Count me out. I will not be part of your social network. I don't want to be your business buddy. I have no desire to be listed as your friend. In fact, I deny any relationship, including kinship, exists between us.

It is not because I don't like you. The chances, from what I have seen, are that I don't know you. If I do know you, it has skipped my mind, been erased from both my short-term and long-term memory-storage units. The synapses have snapped.

Even if I do know you, I don't want to know or be known by the people you know. I choose not to open myself to an endless series of electronically transmitted social diseases, including the presumptions of proximity.

Therefore, I have terminated my listing on LinkedIn. I will not be pestered by users of Plaxo. I don't want to be part of a Reunion with people I would prefer to forget as Classmates. I have no interest in your homemade videos posted on YouTube. My face will never appear on Facebook. I will not have space on MySpace nor will I be known to users of SpaceFace, MugShot or PotShop.

I did, at one point a few months ago, start a blog. But when uncertified lunatics began to correspond with me, I discontinued any new posting. While I am always happy to respond to lucid readers of this column, I turn frozen scorn on those whose rhetoric is more caloric than mine.

Never have I participated in a chat room. I have no interest in chat, a transitory activity best practiced while waiting with strangers for an elevator. Serious or lighthearted conversation is acceptable if it cannot be avoided.

The goal of communication is to put forth a set of ideas, not to engage in an exchange of verbal grapeshot. Most often, however, instead of an interaction of ideas, we experience contests of egos for dominance.

Reading, listening to the radio, watching television and hearing sermons are unilateral means of communication. We can absorb what others think or believe. We can contrast those views with our own or still other sets of ideas. But we do not need to engage in debate to score points.

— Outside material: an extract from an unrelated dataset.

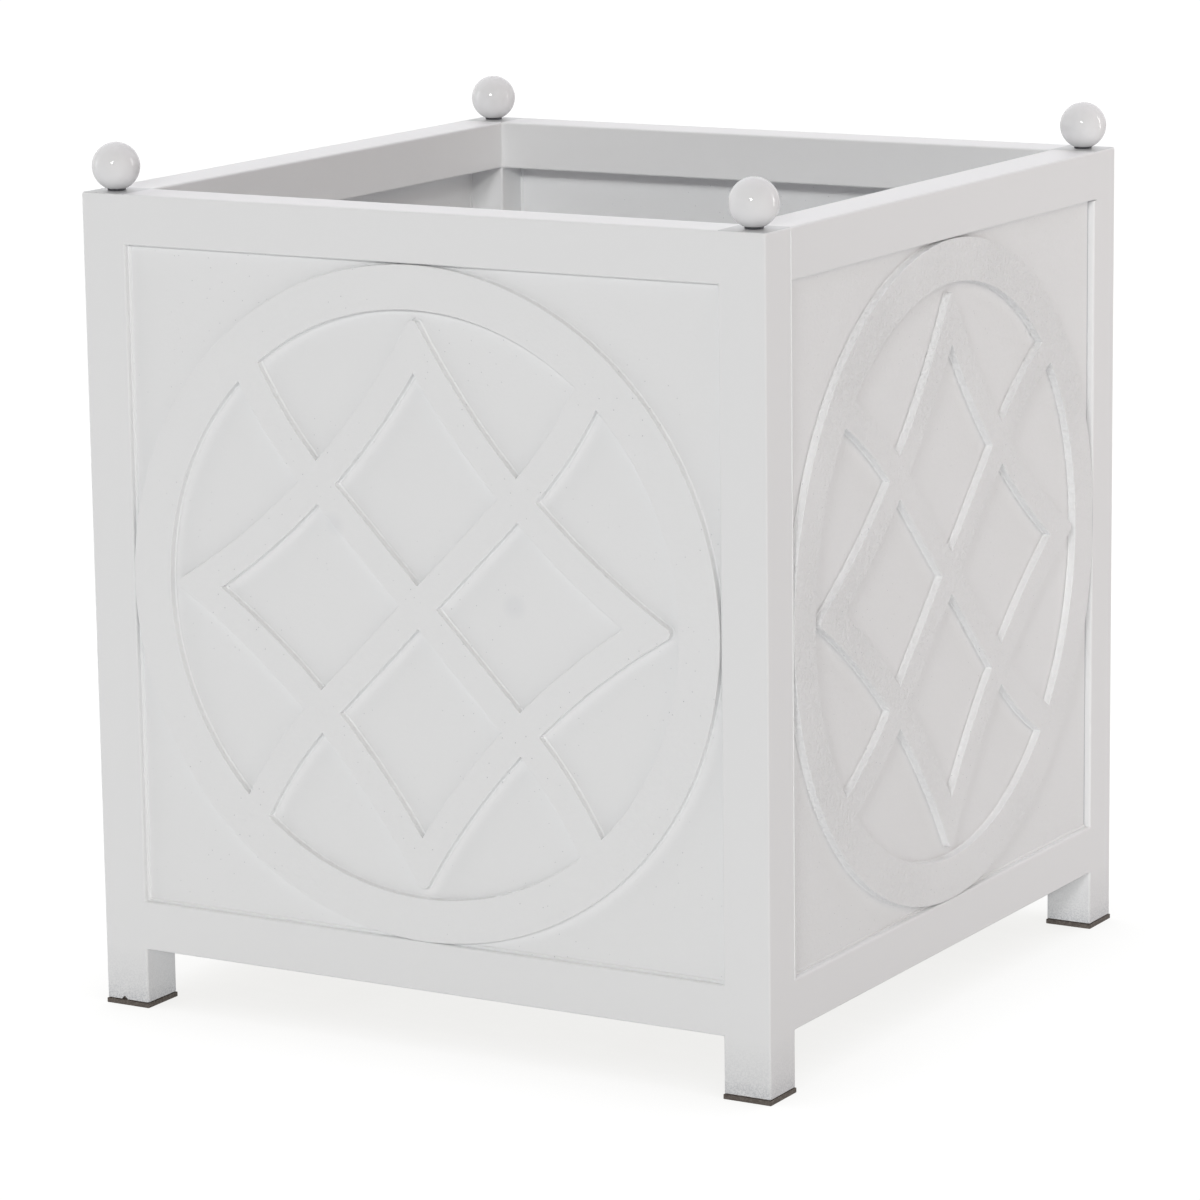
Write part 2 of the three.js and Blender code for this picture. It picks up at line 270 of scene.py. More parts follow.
def finish_modifier(obj, kind, **values):
    """Adds a modifier and applies it."""
    bpy.ops.object.select_all(action="DESELECT")
    obj.select_set(True)
    bpy.context.view_layer.objects.active = obj
    modifier = obj.modifiers.new(kind.title(), kind)
    for key, value in values.items():
        setattr(modifier, key, value)
    bpy.ops.object.modifier_apply(modifier=modifier.name)


def carve(obj, tool, operation="DIFFERENCE"):
    """Cuts a tool out of a piece, or joins it in, and throws the tool away."""
    finish_modifier(obj, "BOOLEAN", object=tool, operation=operation, solver="EXACT")
    bpy.data.objects.remove(tool)


def clean(obj, angle=0.0006):
    """Merges what a cut left doubled and dissolves the needless edges on its flat faces."""
    edit(obj)
    bpy.ops.mesh.remove_doubles(threshold=SAME_PLACE)
    bpy.ops.mesh.dissolve_limited(angle_limit=angle)
    bpy.ops.mesh.normals_make_consistent(inside=False)
    close()


def smooth(obj, angle=35):
    """Shades a piece smooth over its rounded edges and flat on its flat faces."""
    bpy.ops.object.select_all(action="DESELECT")
    obj.select_set(True)
    bpy.context.view_layer.objects.active = obj
    bpy.ops.object.shade_smooth_by_angle(angle=math.radians(angle))
    finish_modifier(obj, "WEIGHTED_NORMAL", keep_sharp=True, weight=100)


def copied(obj, name, place=Matrix.Identity(4)):
    """A copy with a mesh of its own, put in place by a matrix."""
    twin = obj.copy()
    twin.data = obj.data.copy()
    bpy.context.scene.collection.objects.link(twin)
    twin.data.transform(place)
    twin.name = twin.data.name = name
    if place.determinant() < 0:
        edit(twin)
        bpy.ops.mesh.flip_normals()
        close()
    return twin


def outline(name, begin, moves, low, high):
    """A prism whose outline a vertex draws: it turns about a centre, or goes straight to a point."""
    bpy.ops.object.select_all(action="DESELECT")
    bpy.ops.mesh.primitive_plane_add(size=0.001, location=(0, 0, 0))
    obj = bpy.context.active_object
    edit(obj)
    bpy.ops.mesh.merge(type="CENTER")
    close()
    obj.data.vertices[0].co = (*begin, low)
    edit(obj, lambda vertex: True, "VERT")
    at = Vector(begin)
    for move in moves:
        if len(move) == 1:
            step = Vector(move[0]) - at
            bpy.ops.mesh.extrude_region_move(TRANSFORM_OT_translate={"value": (*step, 0)})
            at = Vector(move[0])
        else:
            centre, turn, steps = move
            bpy.ops.mesh.spin(steps=steps, angle=turn, center=(*centre, low), axis=(0, 0, -1))
            arm = at - Vector(centre)
            cos, sin = math.cos(turn), math.sin(turn)
            at = Vector(centre) + Vector((arm.x * cos - arm.y * sin, arm.x * sin + arm.y * cos))
    bpy.ops.mesh.select_all(action="SELECT")
    bpy.ops.mesh.remove_doubles(threshold=2 * SAME_PLACE)
    bpy.ops.mesh.edge_face_add()
    bpy.ops.mesh.extrude_region_move(TRANSFORM_OT_translate={"value": (0, 0, high - low)})
    bpy.ops.mesh.select_all(action="SELECT")
    bpy.ops.mesh.normals_make_consistent(inside=False)
    close()
    return settle(obj, name)


def put_on(obj, body, slot, *nodes):
    """Makes a piece ride on its body and stand for CAD nodes, which it hides. The slot is not used."""
    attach(obj, body)
    if nodes:
        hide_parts(*nodes)
    return obj


def dress(obj, material):
    obj.data.materials.clear()
    obj.data.materials.append(material)


# ---- Materials ----------------------------------------------------------------------------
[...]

Perhaps if we had more training in the interchange of ideas, we could communicate with, rather than compete with, others. However, most education provides only the inculcation of received dogma. Rarely are students asked to consider coexisting truths (Creationism aside). We teach our children only that individual choice is optimal but that collective choices are inferior. Then we sit about scratching ourselves, wondering why families are dysfunctional.

In the future, the Internet may become a strong instrument of meaningful communication. At this point, however, I see it as little more than a substitute for the Postal Service. While the dollar cost is moderate, the time cost is overwhelming.

So I am opting out of all networks. However, if I were compensated adequately, I might be willing to be your online friend or business acquaintance. I might, at the right (high) price, be willing to chat.